Chicken Paprika

Ingredients:

  • 1 Boneless Skinless Chicken Breast, butterflied and cut in half, pounded thin to one uniform thickness
  • 1 Egg
  • 1 Garlic Clove, minced
  • 3/4 cup flour
  • 2 tsp Paprika
  • 1 tsp Salt
  • 1/2 tsp Pepper
  • 1/4 tsp Cayenne Pepper
  • 1/2 tsp Garlic Powder
  • 1/2 tsp Garlic Salt
  • 1/2 tsp Onion Powder
  • 1/8 cup Olive Oil
  • 1/4 cup Butter
  • 1/2 cup flour mixture
  • 2 1/4 cup Milk
  • 1 Tbsp Better Than Bouillon
  • 1/4 tsp Salt

Directions:

  1. Whisk the egg and minced garlic in a bowl.
  2. Place the chicken in the egg mixture and coat each piece evenly.
  3. Cover and place the chicken in the fridge and let marinade for at least 3 hours.
  4. In another bowl combine the flour, paprika, salt, pepper, cayenne pepper, garlic salt, garlic powder and onion powder.

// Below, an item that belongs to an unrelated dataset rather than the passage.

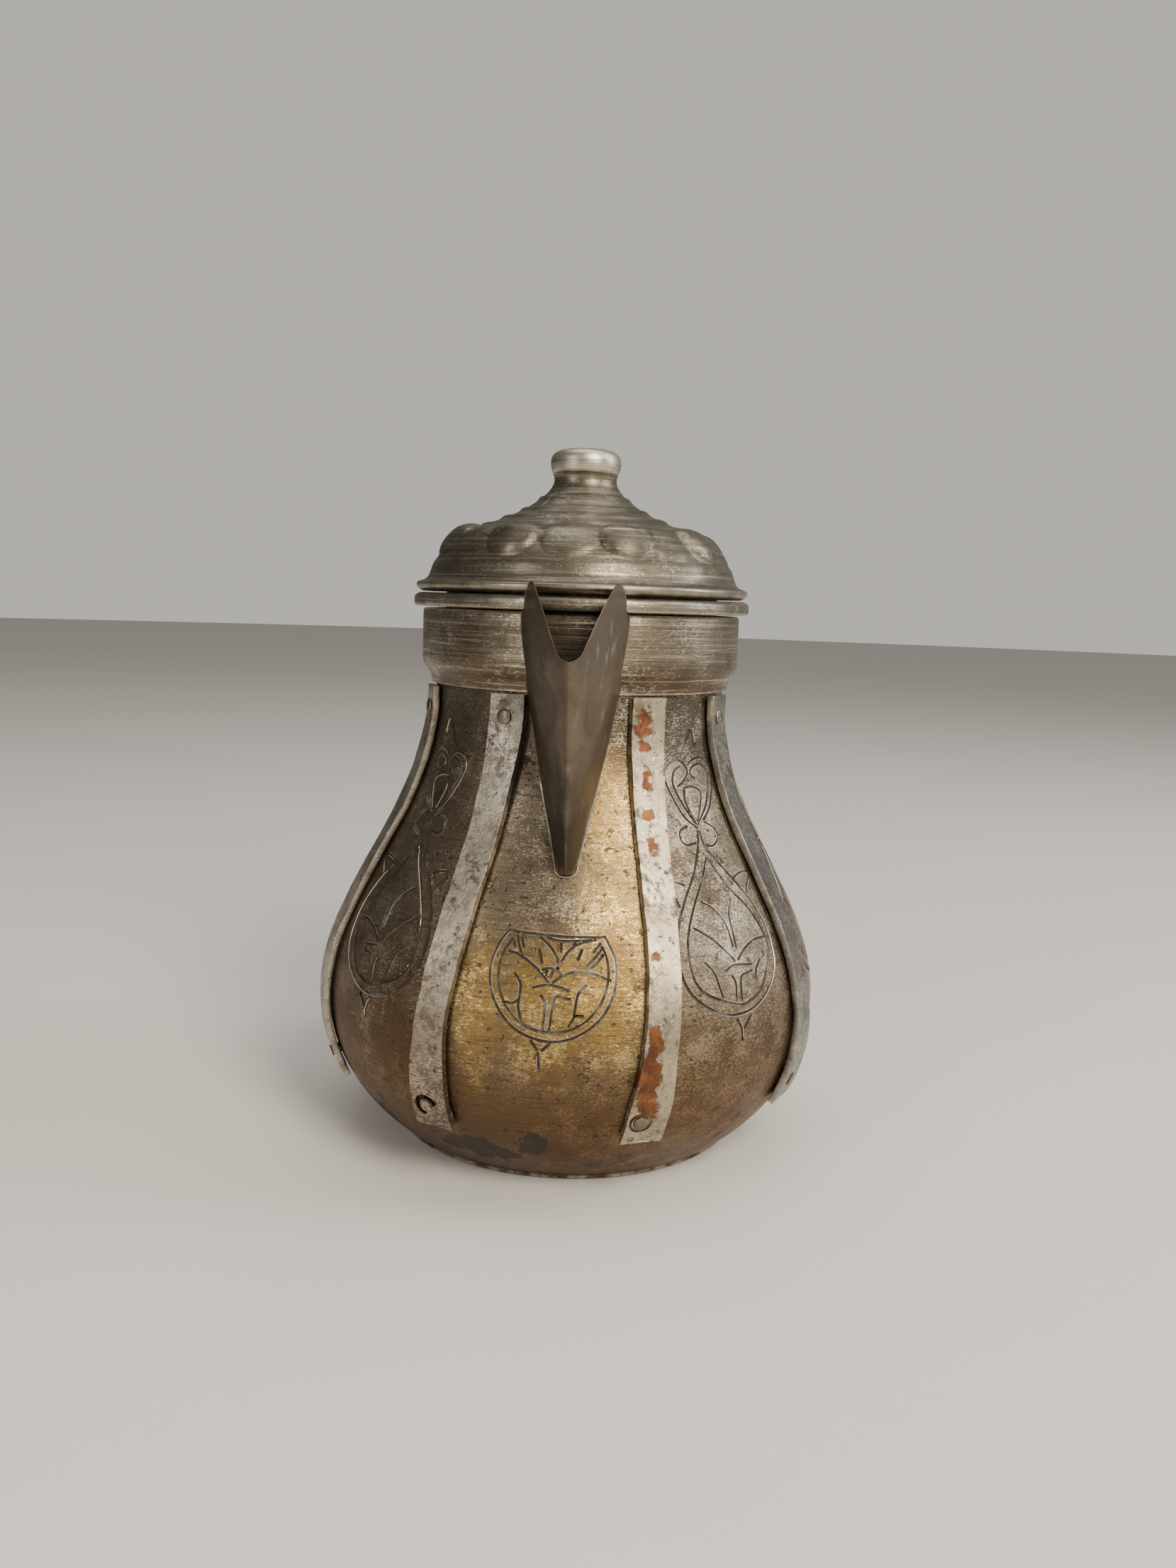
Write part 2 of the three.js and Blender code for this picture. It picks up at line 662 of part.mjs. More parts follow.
// One level of the beak: a soft V, closed behind by a straight line inside the body.
function beakSection(height, halfWidth, inset) {
  const ring = [];
  const steps = 16;
  const root = Math.min(bodyAt(Math.min(height, mouthHeight)).point.x, creaseAt(height) - inset);
  for (let i = 0; i <= steps; i++) {
    const share = (2 * i) / steps - 1;
    const depth = root + (creaseAt(height) - inset - root) * (1 - Math.abs(share) ** beakFold);
    ring.push(new THREE.Vector3(share * halfWidth, -depth, height));
  }
  ring.push(new THREE.Vector3(halfWidth, -insideBody, height));
  ring.push(new THREE.Vector3(-halfWidth, -insideBody, height));
  return ring;
}

function beakSolid(from, to, levels, narrower, inset) {
  const rings = [];
  const span = beakHorn + 1 - beakFoot;
  for (let i = 0; i <= levels; i++) {
    const height = from + ((to - from) * i) / levels;
    const share = Math.min(1, (height - beakFoot) / span);
    const halfWidth = beakWidth.getPointAt(share).y;
    rings.push(beakSection(height, Math.max(0.4, halfWidth - narrower), inset));
  }
  return lofted(rings);
}

// The mouth is a rounded V seen from the front, cut straight back, between two rounded corners.
const mouthSide = [
  v2(0, 0), v2(0.19, 0.07), v2(0.36, 0.34), v2(0.53, 0.6), v2(0.72, 0.9), v2(0.84, 1),
  v2(0.95, 0.95), v2(1.02, 0.82), v2(1.1, 0.6),
];

function mouthCut() {
  const side = new THREE.SplineCurve(mouthSide).getPoints(18);
  const across = [...side.slice(1).reverse().map((p) => v2(-p.x, p.y)), ...side];
  const outline = across.map((p) => v2(p.x * beakHornHalfWidth, beakLip + (beakHorn - beakLip) * p.y));
  const clear = 2 * beakHalfWidth;
  outline.push(v2(clear, beakHorn), v2(clear, beakHorn + 20));
  outline.push(v2(-clear, beakHorn + 20), v2(-clear, beakHorn));
  const geometry = new THREE.ExtrudeGeometry(new THREE.Shape(outline), {
    depth: beakReach + 10, bevelEnabled: false, steps: 1,
  });
  return solid(geometry.rotateX(Math.PI / 2));
}

const standRoom = turned([
  v2(0, 0), v2(footRadius, 0), ...alongBody(footRing + 0.5, collarBottom - seam, seam, roomSteps),
  ...collarCurve.getPoints(6).map((p) => v2(p.x + seam, p.y)),
  v2(collarRadius + seam, rimBottom - seam), v2(rimRadius - rimChamfer, rimBottom - seam),
  v2(rimRadius + seam, rimBottom + rimChamfer - seam), v2(rimRadius + seam, beakHorn + 2),
  v2(0, beakHorn + 2),
]);
const cavityFoot = beakFoot + 9;
const beak = beakSolid(beakFoot, beakHorn + 1, 20, 0, 0)
  .subtract(beakSolid(cavityFoot, beakHorn + 6, 20, beakWall, 1.25 * beakWall))
  .subtract(mouthCut())
  .subtract(standRoom);
add('beak', beak, darkCopper);

// Strainer holes through the neck wall, behind the beak.
strainerRows.forEach((count, row) => {
  const { point, normal } = bodyAt(strainerLow + row * strainerPitch);
  for (let i = 0; i < count; i++) {
    const aside = (i - (count - 1) / 2) * strainerPitch * 0.82;
    const bore = new THREE.CylinderGeometry(strainerHole, strainerHole, 10, 8).rotateX(Math.PI / 2);
    bodyDrills.push(standing(solid(bore), point, normal, 0, aside));
  }
});

// ---------------------------------------------------------------- body and base

const bodyOuter = [
  v2(footRadius, 0), ...upperFoot.getPoints(footSteps), ...shoulder.getPoints(shoulderSteps).slice(1),
  v2(neckRadius, mouthHeight),
];
const bodyInner = [
  v2(footRadius - wall, 0), v2(footRadius - wall, footRing + 0.6),
  ...shifted(upperFoot.getPoints(footSteps), -wall),
  ...shifted(shoulder.getPoints(shoulderSteps), -wall).slice(1),
  v2(mouthRadius, mouthHeight),
];
const bodyShell = turned(ringProfile([...bodyOuter, ...bodyInner.reverse()]));
add('body_shell', cutAll(bodyShell, bodyDrills), agedTin);

const plateRadius = footRadius - wall - seam;
add('base_plate', turned([
  v2(0, 0), v2(plateRadius, 0), v2(plateRadius, plateRim), v2(plateRadius - plateRimThickness, plateRim),
  v2(plateRadius - plateRimThickness, plateThickness), v2(0, plateThickness),
]), agedTin);

export default group;
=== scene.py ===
import math

import bpy
import numpy as np
from mathutils import Matrix, Vector


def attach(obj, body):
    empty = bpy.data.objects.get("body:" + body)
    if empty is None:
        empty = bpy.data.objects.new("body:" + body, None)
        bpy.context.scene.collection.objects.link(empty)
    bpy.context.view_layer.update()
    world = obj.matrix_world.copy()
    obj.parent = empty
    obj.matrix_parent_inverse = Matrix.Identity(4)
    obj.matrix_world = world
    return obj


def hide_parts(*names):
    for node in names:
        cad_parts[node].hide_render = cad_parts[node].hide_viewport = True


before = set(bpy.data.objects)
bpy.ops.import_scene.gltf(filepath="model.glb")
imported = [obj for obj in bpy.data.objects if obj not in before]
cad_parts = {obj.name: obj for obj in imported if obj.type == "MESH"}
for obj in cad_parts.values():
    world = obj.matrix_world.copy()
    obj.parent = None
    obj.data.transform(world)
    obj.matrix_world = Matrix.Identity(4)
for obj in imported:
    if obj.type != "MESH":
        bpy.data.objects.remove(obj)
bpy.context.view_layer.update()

MM = 0.001
TURN = 2 * math.pi
WELD = 1e-6  # points this near each other, in metres, are merged

# ------------------------------------------------------------------ sizes, in millimetres

FOOT_RADIUS = 52.5
FOOT_RING = 1.2
BELLY_RADIUS = 74.8
BELLY_HEIGHT = 42
NECK_RADIUS = 43.5
NECK_HEIGHT = 128
MOUTH_HEIGHT = 156.7
WALL = 1.5
SEAM = 0.3

COLLAR_RADIUS = 47.5
COLLAR_BOTTOM = 134.8
RIM_RADIUS = 50.1
RIM_BOTTOM = 157
RIM_TOP = 161

LID_BASE = 161.3
LID_TOP = 196.9
LID_WALL = 1.2
SLEEVE_RADIUS = 40.6

BEAK_FOOT = 88
BEAK_REACH = 78
BEAK_LIP = 144.9
BEAK_HORN = 164.6
BEAK_HALF_WIDTH = 15.2
BEAK_HORN_HALF_WIDTH = 14.9
BEAK_WALL = 1.5
BEAK_BACK = 29.5

RIB_TOP = 134.2
RIB_BOTTOM = 19.5
RIB_THICKNESS = 2
RIB_WAIST_WIDTH = 9.2
RIB_RIVET_INSET = 6.5
RIBS = {  # azimuth at the top and at the bottom, in degrees from the beak towards +X
    "front_right": (26, 16.8), "side_right": (64.5, 62.5), "rear_side_right": (110, 109),
    "back_right": (154, 154.5), "back_left": (205, 204), "rear_side_left": (247, 248),
    "side_left": (289, 291), "front_left": (336, 331.5),
}

PIN_REACH = 54.1
PIN_HEIGHT = 165
KNUCKLE_RADIUS = 3.1
KNUCKLE_MIDDLE = 5
HINGE_SPAN = 13.6
LEAF_THICKNESS = 1.5

HANDLE_WIDTH = 11
HANDLE_THICKNESS = 6
PALM_WIDTH = 14
PALM_THICKNESS = 2.5
PALM_UPPER = (107, 134)
PALM_LOWER = (38, 62)
PALM_RIVET_INSET = 4.5
PALM_RIVET_PITCH = 9

RIVET_DENT = 0.28
STRAINER_HEIGHT = 108
STRAINER_PITCH = 6.4
MEDALLION_HEIGHT = 63.7
MEDALLION_AZIMUTH = -1.7
LEAF_AZIMUTHS = (42.7, 86.5, 131.5)
MIRRORED_LEAF_AZIMUTHS = (-48.6, -91.5, -134.5)

# ------------------------------------------------------------------ profiles


def bezier(a, b, c, d, steps):
    """Points of a cubic curve in (radius, height)."""
    points = []
    for i in range(steps + 1):
        t = i / steps
        k = ((1 - t) ** 3, 3 * t * (1 - t) ** 2, 3 * t * t * (1 - t), t ** 3)
        points.append(tuple(sum(w * p[j] for w, p in zip(k, (a, b, c, d))) for j in (0, 1)))
    return points


def flowing(points, step):
    """A smooth line through the points, in pieces of about the step's length."""
    line = []
    last = len(points) - 1
    for i in range(last):
        p0, p1, p2, p3 = (np.array(points[max(0, min(last, i + k))], float) for k in (-1, 0, 1, 2))
        pieces = max(1, math.ceil(np.linalg.norm(p2 - p1) / step))
        for j in range(pieces):
            t = j / pieces
            line.append(tuple(0.5 * (2 * p1 + (p2 - p0) * t + (2 * p0 - 5 * p1 + 4 * p2 - p3) * t * t
                                     + (3 * p1 - p0 - 3 * p2 + p3) * t ** 3)))
    line.append(tuple(map(float, points[-1])))
    return line


def shifted(line, distance):
    """The line moved sideways, outwards for a positive distance where it climbs."""
    moved = []
    for i, p in enumerate(line):
        a, b = line[max(0, i - 1)], line[min(len(line) - 1, i + 1)]
        dr, dz = b[0] - a[0], b[1] - a[1]
        length = math.hypot(dr, dz)
        moved.append((p[0] + distance * dz / length, p[1] - distance * dr / length))
    return moved


def foot_curve(steps):
    return bezier((FOOT_RADIUS, FOOT_RING), (60, 7), (BELLY_RADIUS, 20), (BELLY_RADIUS, BELLY_HEIGHT), steps)


def shoulder_curve(steps):
    return bezier((BELLY_RADIUS, BELLY_HEIGHT), (BELLY_RADIUS, 73), (46.5, 93), (NECK_RADIUS, NECK_HEIGHT), steps)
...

  5. Heat the olive oil in a pan over medium heat.
  6. Dredge the chicken in the flour and add to the skillet and cook until brown on both sides, about 3 – 4 minutes per side depending on thickness.

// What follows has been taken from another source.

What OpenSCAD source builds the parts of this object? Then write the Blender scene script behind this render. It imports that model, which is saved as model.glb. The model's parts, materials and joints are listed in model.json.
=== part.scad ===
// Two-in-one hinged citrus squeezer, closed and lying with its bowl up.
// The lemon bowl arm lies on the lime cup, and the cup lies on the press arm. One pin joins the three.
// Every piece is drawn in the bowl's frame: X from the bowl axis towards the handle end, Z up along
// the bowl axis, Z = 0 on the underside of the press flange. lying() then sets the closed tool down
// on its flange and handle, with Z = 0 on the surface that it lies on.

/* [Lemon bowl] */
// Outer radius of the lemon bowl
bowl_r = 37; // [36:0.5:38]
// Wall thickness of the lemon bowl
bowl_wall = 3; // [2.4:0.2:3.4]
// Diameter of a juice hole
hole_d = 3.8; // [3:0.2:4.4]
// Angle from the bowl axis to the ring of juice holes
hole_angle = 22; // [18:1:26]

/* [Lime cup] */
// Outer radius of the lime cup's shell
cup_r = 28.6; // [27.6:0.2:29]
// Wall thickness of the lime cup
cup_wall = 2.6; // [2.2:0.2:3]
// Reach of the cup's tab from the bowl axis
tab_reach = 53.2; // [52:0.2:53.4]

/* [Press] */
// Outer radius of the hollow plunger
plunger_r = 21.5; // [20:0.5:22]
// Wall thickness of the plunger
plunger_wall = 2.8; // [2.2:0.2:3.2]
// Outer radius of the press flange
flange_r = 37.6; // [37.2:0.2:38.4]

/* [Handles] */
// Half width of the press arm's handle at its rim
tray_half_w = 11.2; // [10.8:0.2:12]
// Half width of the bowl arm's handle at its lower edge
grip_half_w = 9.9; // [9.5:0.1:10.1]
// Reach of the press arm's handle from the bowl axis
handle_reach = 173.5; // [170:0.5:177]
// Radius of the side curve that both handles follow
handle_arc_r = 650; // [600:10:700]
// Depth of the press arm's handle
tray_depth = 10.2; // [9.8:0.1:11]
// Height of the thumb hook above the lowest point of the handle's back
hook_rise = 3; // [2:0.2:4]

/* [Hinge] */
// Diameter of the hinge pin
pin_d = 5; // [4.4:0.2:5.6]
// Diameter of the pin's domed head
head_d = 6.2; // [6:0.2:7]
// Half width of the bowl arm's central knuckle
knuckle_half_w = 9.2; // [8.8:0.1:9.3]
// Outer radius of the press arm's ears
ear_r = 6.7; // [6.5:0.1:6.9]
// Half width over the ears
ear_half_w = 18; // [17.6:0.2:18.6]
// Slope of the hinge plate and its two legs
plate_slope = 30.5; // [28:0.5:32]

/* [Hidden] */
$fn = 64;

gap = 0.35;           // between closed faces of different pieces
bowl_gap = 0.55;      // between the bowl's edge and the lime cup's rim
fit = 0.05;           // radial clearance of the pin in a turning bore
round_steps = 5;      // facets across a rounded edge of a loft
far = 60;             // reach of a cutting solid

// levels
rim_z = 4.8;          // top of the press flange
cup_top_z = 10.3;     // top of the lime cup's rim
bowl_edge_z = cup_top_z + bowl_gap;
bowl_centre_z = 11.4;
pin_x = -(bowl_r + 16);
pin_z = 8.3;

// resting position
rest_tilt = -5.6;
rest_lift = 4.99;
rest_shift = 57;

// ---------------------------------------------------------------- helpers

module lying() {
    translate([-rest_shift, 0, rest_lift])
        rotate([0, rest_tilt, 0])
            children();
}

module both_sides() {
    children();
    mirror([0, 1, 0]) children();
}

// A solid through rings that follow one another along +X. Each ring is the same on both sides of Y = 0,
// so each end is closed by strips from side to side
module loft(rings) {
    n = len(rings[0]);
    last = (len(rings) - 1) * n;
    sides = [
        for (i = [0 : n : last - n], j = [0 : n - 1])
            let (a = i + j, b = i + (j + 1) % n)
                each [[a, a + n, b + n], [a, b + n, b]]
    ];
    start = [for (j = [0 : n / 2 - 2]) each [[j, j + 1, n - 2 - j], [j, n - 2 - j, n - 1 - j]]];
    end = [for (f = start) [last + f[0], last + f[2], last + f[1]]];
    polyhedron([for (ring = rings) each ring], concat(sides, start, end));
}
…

  7. Place the chicken on a pan and place in a pre-heated 350°F until cooked all the way through, about 5 minutes.
  8. While the chicken finishes cooking, melt the butter in the same pan you cooked the chicken in.

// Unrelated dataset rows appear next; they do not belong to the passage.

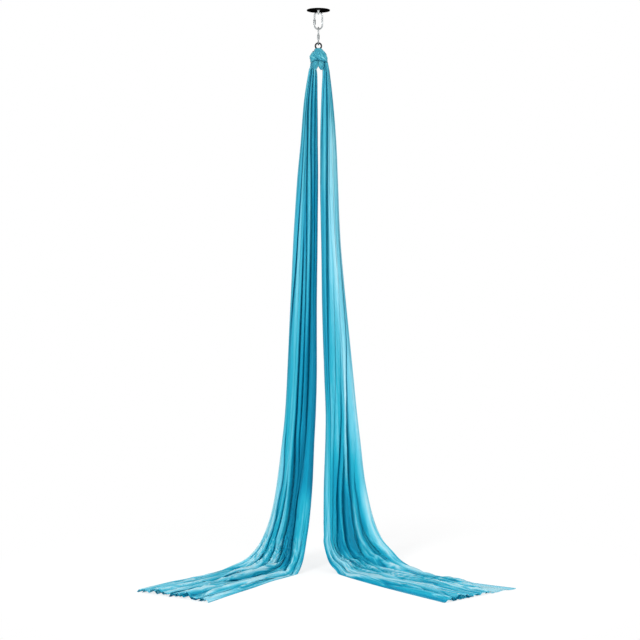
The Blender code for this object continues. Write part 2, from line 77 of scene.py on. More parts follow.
def addNode(tree, kind, inputs=None, **settings):
    # one node with its settings; an input is a value, or what to link: an output, or a node for its
    # first output
    made = tree.nodes.new(kind)
    for key, value in settings.items():
        setattr(made, key, value)
    for key, value in (inputs or {}).items():
        if isinstance(value, bpy.types.Node):
            value = value.outputs[0]
        if isinstance(value, bpy.types.NodeSocket):
            tree.links.new(value, made.inputs[key])
        else:
            made.inputs[key].default_value = value
    return made


def newMaterial(name):
    made = bpy.data.materials.new(name)
    made.use_nodes = True
    made.node_tree.nodes.clear()
    return made, made.node_tree


def closeMaterial(tree, shader):
    addNode(tree, "ShaderNodeOutputMaterial", {"Surface": shader})


def setRamp(ramp, stops):
    # stops are (place, hex colour) from low to high
    points = ramp.color_ramp.elements
    while len(points) < len(stops):
        points.new(0.5)
    for point, (spot, colour) in zip(points, stops):
        point.position = spot
        point.color = linear(colour)


def rayIs(tree, *words):
    # 1 for rays of these kinds, 0 for all others
    rays = addNode(tree, "ShaderNodeLightPath").outputs
    seen = rays[f"Is {words[0]} Ray"]
    for word in words[1:]:
        seen = addNode(tree, "ShaderNodeMath", {0: seen, 1: rays[f"Is {word} Ray"]}, operation="MAXIMUM")
    return seen


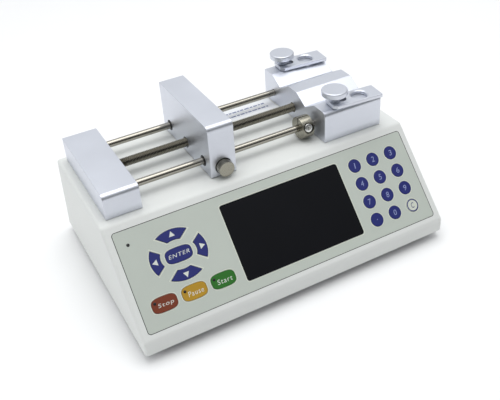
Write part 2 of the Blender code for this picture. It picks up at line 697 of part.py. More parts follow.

  9. Add the flour mixture to the butter and cook for 1 minute.
  10. Slowly add the milk and whisk to fully incorporate the milk and flour
  11. Add the Better Than Bouillon (can use one chicken bouillon cube if you do not have Better Than Bouillon) and salt and bring to a soft boil.
  12. Constantly whisk the gravy until it thickens.
  13. Serve the chicken over pasta and pour the gravy over the chicken.